Businesses, more often than not, place OHS as a subset of the Human Resources Department. This gives the HR manager considerable organisational clout but often keeps the importance of OHS constrained.
This structure may be functional but also reinforces that the belief that safety can be addressed in HR terms and that is not necessarily the case.
The limitations can be illustrated through the cover story of the latest edition of Human Resources Leader, a weekly publication from LexisNexis. “People profit…and how to measure it” * is a very good article for the magazine’s intended readership of HR practitioners and recruiters. It discusses the need for more research into the links between corporate financial performance and employment engagement, “soft measures” and other “metrics” and several other personnel management concepts. It even provides a “formula for measuring Employee Lifetime Value (ELTV)”.

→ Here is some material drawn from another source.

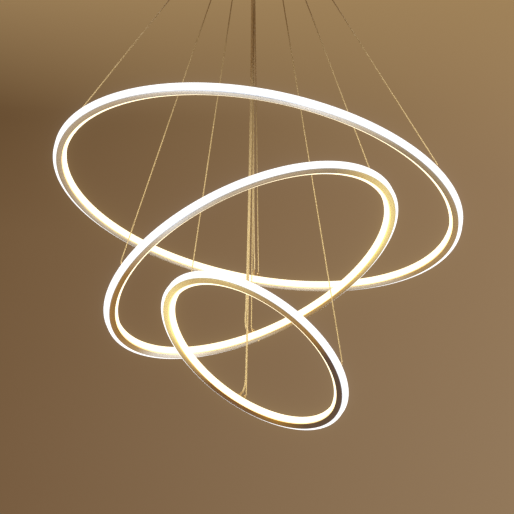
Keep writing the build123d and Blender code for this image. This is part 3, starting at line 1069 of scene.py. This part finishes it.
def make_grippers():
    """Cable grippers with their threads and sprung release sleeves."""
    metal = FINISHES["gripper_metal"]
    bore = 2.6
    body = lathe("gripper", in_mm(
        (0, 8), (2.78, 8, 0.3), (2.78, 0), (4.75, 0, 0.2), (4.75, -1.5, 0.4), (4.25, -1.9, 0.1),
        (4.25, -10.4, 0.1), (4.6, -10.8, 0.2), (4.6, -12, 0.5), (3.9, -13.4, 0.3), (3.9, -16, 0.5),
        (bore, -16, 0.2), (bore, -7), (0, -7)), steps=40)
    body = ridged(body, metal, count=30, radius=4.35, height=-6.15, block=(0.6, 0.5, 8.2))
    body = threaded(body, metal, STUB_LENGTH)
    places = gripper_places()
    mesh = placed("grippers", body, metal, [Matrix.Translation(place) for place in places.values()])
    add_piece("gripper_bodies", mesh, "root", "gripper_metal", "grippers")
    for (ring, bearing), place in places.items():
        sleeve = lathe("sleeve", in_mm(
            (1.25, -20, 0.2), (2.5, -20, 0.35), (2.5, -18.7, 0.25), (2.1, -18.4, 0.1), (2.1, -17.3, 0.1),
            (2.5, -17, 0.1), (2.5, -10, 0.2), (1.25, -10)), steps=32)
        name = f"{ring}_{bearing}"
        sleeve = moved(sleeve, Matrix.Translation(place))
        add_piece(f"sleeve_{name}", sleeve, f"release_{name}", "gripper_metal", f"release_sleeve_{name}")


def hexagon_nut():
    outline = in_mm((3.5, 0), (5.0, 0), (5.5, 0.3), (5.5, 2.7), (5.0, 3), (3.5, 3))
    return lathe("nut", outline, steps=6, sharp=20)


def make_cord_grips():
    """Screwed grips with ribbed caps and domed noses."""
    moulding = FINISHES["gland_plastic"]
    body = lathe("cord_grip", in_mm(
        (0, 8), (2.78, 8, 0.3), (2.78, 0), (5.5, 0, 0.3), (5.5, -2.6, 0.4), (4.9, -3, 0.1), (4.9, -10.6, 0.3),
        (4.2, -12, 0.6), (3, -12, 0.1), (3, -17.6, 1.0), (2.1, -20, 0.2), (0, -20)), steps=40)
    body = ridged(body, moulding, count=14, radius=4.95, height=-6.9, block=(0.9, 0.9, 7.2))
    body = threaded(body, moulding, STUB_LENGTH)
    mesh = placed("cord_grips", body, moulding, [Matrix.Translation(place) for place in cord_grip_places()])
    add_piece("cord_grip_bodies", mesh, "root", "gland_plastic", "cord_grips")


def make_nuts():
    up = Vector((0, 0, CANOPY_WALL))
    for name, places, slot in (("gripper_nuts", gripper_places().values(), "gripper_metal"),
                               ("cord_grip_nuts", cord_grip_places(), "gland_plastic")):
        seats = [Matrix.Translation(place + up) for place in places]
        mesh = placed(name, hexagon_nut(), FINISHES[slot], seats)
        add_piece(f"{name}_inside", mesh, "root", slot, name)


def make_strap():
    """Pressed strap with rounded bends, its slots, tapped ends and the two ceiling screws."""
    half, thick = STRAP_LENGTH / 2, STRAP_THICKNESS
    inside = half - thick
    bend = STRAP_BEND + thick
    bar = prism("strap", rounded([
        (-half, 0, bend), (half, 0, bend), (half, -STRAP_TAB, 0), (inside, -STRAP_TAB, 0),
        (inside, -thick, STRAP_BEND), (-inside, -thick, STRAP_BEND),
        (-inside, -STRAP_TAB, 0), (-half, -STRAP_TAB, 0),
    ], steps=5), -STRAP_WIDTH / 2, STRAP_WIDTH / 2)
    bar = moved(bar, Matrix.Rotation(pi / 2, 4, "X"))
    long, wide = SLOT_LENGTH / 2, SLOT_WIDTH / 2
    corners = ((-long, -wide), (long, -wide), (long, wide), (-long, wide))
    slot = rounded([(x, y, wide) for x, y in corners], steps=8)
    middles = [Matrix.Translation((side * SLOT_SPACING / 2, 0, 0)) for side in (-1, 1)]
    drills = [moved(prism("slot", slot, -2 * thick, thick), middle) for middle in middles]
    drills.append(side_screw_drill(half + MM, steps=24))
    add_piece("strap_plate", drilled(bar, drills, bevel=0.2 * MM), "root", "strap_steel", "ceiling_strap")

    screw = lathe("ceiling_screw", in_mm(
        (0, -0.1), (2.1, -0.1), (2.1, -2), (4.6, -2, 0.1), (4.6, -2.6, 0.1), (3.8, -2.6), (3.7, -3.6, 0.5),
        (2.4, -4.9, 1.5), (0.6, -5), (0.6, -3.9), (0, -3.9)), steps=32)
    mesh = placed("screws", screw, FINISHES["gripper_metal"], middles)
    add_piece("ceiling_screws", mesh, "root", "gripper_metal")


def make_side_screws():
    """Knurled screws through the canopy's wall."""
    metal = FINISHES["gripper_metal"]
    inner, face = STRAP_LENGTH / 2 / MM - 4, CANOPY_RADIUS / MM + 0.1
    screw = lathe("side_screw", in_mm(
        (0, inner), (1.8, inner, 0.3), (1.8, face), (4.1, face, 0.2), (4.1, face + 2.6, 0.3),
        (3.2, face + 3, 0.3), (1.2, face + 2.7), (0, face + 2.7)), steps=40)
    screw = ridged(screw, metal, count=32, radius=4.15, height=face + 1.35, block=(0.6, 0.42, 2.2))
    low = Matrix.Translation((0, 0, -SIDE_SCREW_DEPTH))
    sides = [low @ Matrix.Rotation(turn, 4, "Y") for turn in (-pi / 2, pi / 2)]
    mesh = placed("side_screws", screw, metal, sides)
    add_piece("side_screw_pair", mesh, "root", "gripper_metal", "side_screws")


def slotted_screw(radius, height):
    """Small cheese-head screw with a slot across it, its underside at the origin, sizes in millimetres."""
    head = lathe("screw", in_mm((0, -0.8), (radius, -0.8), (radius, height, 0.2), (0, height)), steps=20)
    size = (3 * radius * MM, 0.35 * radius * MM, 0.7 * height * MM)
    return drilled(head, [bevelled_box("slot", size, (0, 0, height * MM), bevel=0.02 * MM, steps=1)])


def make_drivers():
    """Moulded driver boxes: a tray, a lid over a shadow line, corner screws and a bush at each end."""
    long, wide, tall = DRIVER_SIZE
    bush_reach, shadow_line, tray_height = 2 * MM, 0.6 * MM, 12 * MM
    lid_height = tall - tray_height - shadow_line
    case_bevel, neck_bevel, screw_inset = 1.4 * MM, 0.4 * MM, 4 * MM
    case_long = long - 2 * bush_reach
    bush = lathe("bush", in_mm((0, -30), (2.6, -30, 0.5), (2.6, 30, 0.5), (0, 30)), steps=24)
    along = Matrix.Translation((0, 0, tray_height / 2)) @ Matrix.Rotation(pi / 2, 4, "Y")
    neck_size = (case_long - bush_reach, wide - bush_reach, tray_height)
    box = joined(
        "driver",
        bevelled_box("tray", (case_long, wide, tray_height), (0, 0, tray_height / 2), case_bevel),
        bevelled_box("neck", neck_size, (0, 0, tray_height), neck_bevel),
        bevelled_box("lid", (case_long, wide, lid_height), (0, 0, tall - lid_height / 2), case_bevel),
        moved(bush, along),
    )
    bearing = (WIRE_BEARINGS["left"] + WIRE_BEARINGS["right"]) / 2
    seat = Matrix.Translation((DRIVER_START + long / 2, 0, CANOPY_FLOOR + CANOPY_WALL))
    across, aside = case_long / 2 - screw_inset, wide / 2 - screw_inset
    corners = [(x, y, tall - 0.5 * MM) for x in (-across, across) for y in (-aside, aside)]
    screws = []
    for ring in RINGS:
        place = Matrix.Rotation(bearing + DRIVER_TURNS[ring.name], 4, "Z") @ seat
        name = f"{ring.name}_driver"
        add_piece(f"{name}_case", moved(box.copy(), place), "root", "driver_case", name)
        screws += [place @ Matrix.Translation(corner) for corner in corners]
    mesh = placed("lid_screws", slotted_screw(radius=1.5, height=0.5), FINISHES["gripper_metal"], screws)
    add_piece("driver_lid_screws", mesh, "root", "gripper_metal")


def make_terminal_block():
    """Nylon block of three poles, with the clamp screws of each."""
    long, wide, tall = TERMINAL_SIZE
    top = -STRAP_THICKNESS
    pitch, gap = long / 3, 1.6 * MM
    base, step = 4 * MM, 0.4 * MM
    pole_tall = tall - step
    poles = [-pitch, 0, pitch]
    parts = [bevelled_box("base", (long, wide, base), (0, 0, top - base / 2), 0.6 * MM)]
    size = (pitch - gap, wide, pole_tall)
    parts += [bevelled_box("pole", size, (x, 0, top - step - pole_tall / 2), 1.0 * MM) for x in poles]
    add_piece("terminal_poles", joined("poles", *parts), "root", "terminal_nylon", "terminal_block")
    down = Matrix.Rotation(pi, 4, "X")
    places = [(x, y, top - pole_tall) for x in poles for y in (-wide / 4, wide / 4)]
    screws = [Matrix.Translation(place) @ down for place in places]
    mesh = placed("clamp_screws", slotted_screw(radius=2.0, height=0.4), FINISHES["gripper_metal"], screws)
    add_piece("terminal_clamp_screws", mesh, "root", "gripper_metal")


# ------------------------ making


def make_finishes():
    warm_white = (1.0, 0.84, 0.54, 1.0)
    cool_white = (0.93, 0.96, 1.0, 1.0)
    return {
        "outer_opal": opal("outer_opal_lit", cool_white, linear(225, 230, 240), 1.15),
        "inner_opal": opal("inner_opal_lit", warm_white, linear(255, 214, 140), 1.8),
        "flexible_board": flexible_board(),
        "phosphor": phosphor(),
        "wire_steel": stranded_wire("gilt_wire", linear(252, 236, 184), linear(122, 97, 60), WIRE_LAY,
                                    WIRE_STRANDS, metallic=0.3, roughness=0.5),
        "cord_sheath": stranded_wire("clear_sheath", linear(252, 238, 190), linear(132, 106, 66), CORD_LAY,
                                     CORD_CORES, roughness=0.45),
        "knob_metal": turned_metal("knob_gilt", linear(240, 222, 180), linear(200, 172, 116), 0.3),
        "gland_plastic": speckled("gland_moulding", linear(214, 190, 140), linear(198, 170, 118), 90.0, 0.45),
        "canopy_paint": speckled("canopy_powder_coat", linear(232, 228, 219), linear(226, 221, 211), 30.0,
                                 0.42, grain=0.16),
        "strap_steel": zinc_plate(),
        "gripper_metal": turned_metal("bright_nickel", linear(226, 222, 214), linear(190, 184, 172), 0.2),
        "driver_case": speckled("driver_moulding", linear(236, 236, 233), linear(226, 226, 222), 40.0, 0.5,
                                grain=0.2),
        "terminal_nylon": speckled("terminal_nylon", linear(230, 230, 220), linear(216, 216, 202), 50.0, 0.4),
    }


def make_all():
    """Wires and cords first, then the rings, then the canopy and what is in it."""
    for ring in RINGS:
        for bearing in WIRE_BEARINGS:
            make_wire(ring, bearing)
        make_cord(ring)
    for ring in RINGS:
        make_ring(ring)
        make_anchors(ring)
        make_gland(ring)
    make_seam_screw(RINGS[1])
    make_canopy()
    make_grippers()
    make_cord_grips()
    make_nuts()
    make_strap()
    make_side_screws()
    make_drivers()
    make_terminal_block()


def make_world():
    """Plain warm surround: a gradient towards the ceiling, a little lighter on the right."""
    world = bpy.data.worlds.new("studio_surround")
    world.use_nodes = True
    scene.world = world
    surround = Shading(world.node_tree)
    where = surround.node("ShaderNodeTexCoord")["Generated"]
    split = surround.node("ShaderNodeSeparateXYZ", None, where)
    drift = surround.node("ShaderNodeMapRange", None, split["X"], -SURROUND_DRIFT, SURROUND_DRIFT)["Result"]
    sides = [surround.node("ShaderNodeValToRGB", {"stops": stops}, split["Z"])["Color"]
             for stops in SURROUNDS]
    mixed = surround.blend(drift, *sides)
    world.node_tree.links.new(mixed.socket, world.node_tree.nodes["Background"].inputs["Color"])


def make_bloom():
    """The faint halo that bright bars leave in a lens."""
    scene.use_nodes = True
    tree = scene.node_tree
    tree.nodes.clear()
    layers, clean, glare, out = (
        tree.nodes.new(f"CompositorNode{kind}") for kind in ("RLayers", "Denoise", "Glare", "Composite"))
    glare.glare_type = "BLOOM"
    glare.quality = "HIGH"
    for label, number in BLOOM.items():
        glare.inputs[label].default_value = number
    for before, after in ((layers, clean), (clean, glare), (glare, out)):
        tree.links.new(before.outputs["Image"], after.inputs["Image"])


FINISHES = make_finishes()
make_camera()
make_all()
make_studio()
make_world()
make_bloom()
scene.view_settings.view_transform = "Standard"
scene.view_settings.look = "None"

One serious safety incident could blow all these metrics out of the water. The risk of injury or illness doesn’t seem to be calculated anywhere in the article. The costs associated with not managing safety seem to be well-established and tangible through medical costs + repair costs + rehabilitation costs + business disruption + workers compensation. Dr Ian Woods of AMP Capital Investors estimates injury costs equal an average 6% of profit.
If safety is an element of human resources management, there should be at least some (passing) mention of it, or its costs, in articles that try to measure people management costs. Omitting this business cost, or wellbeing threat, or continuity threat, or whatever phrase is fashionable at the time, does both safety management and personnel management a great disservice.
Safety is far more than just “health & wellbeing” – a truism that some in the HR sector, particularly the white-collar professions, tend to forget.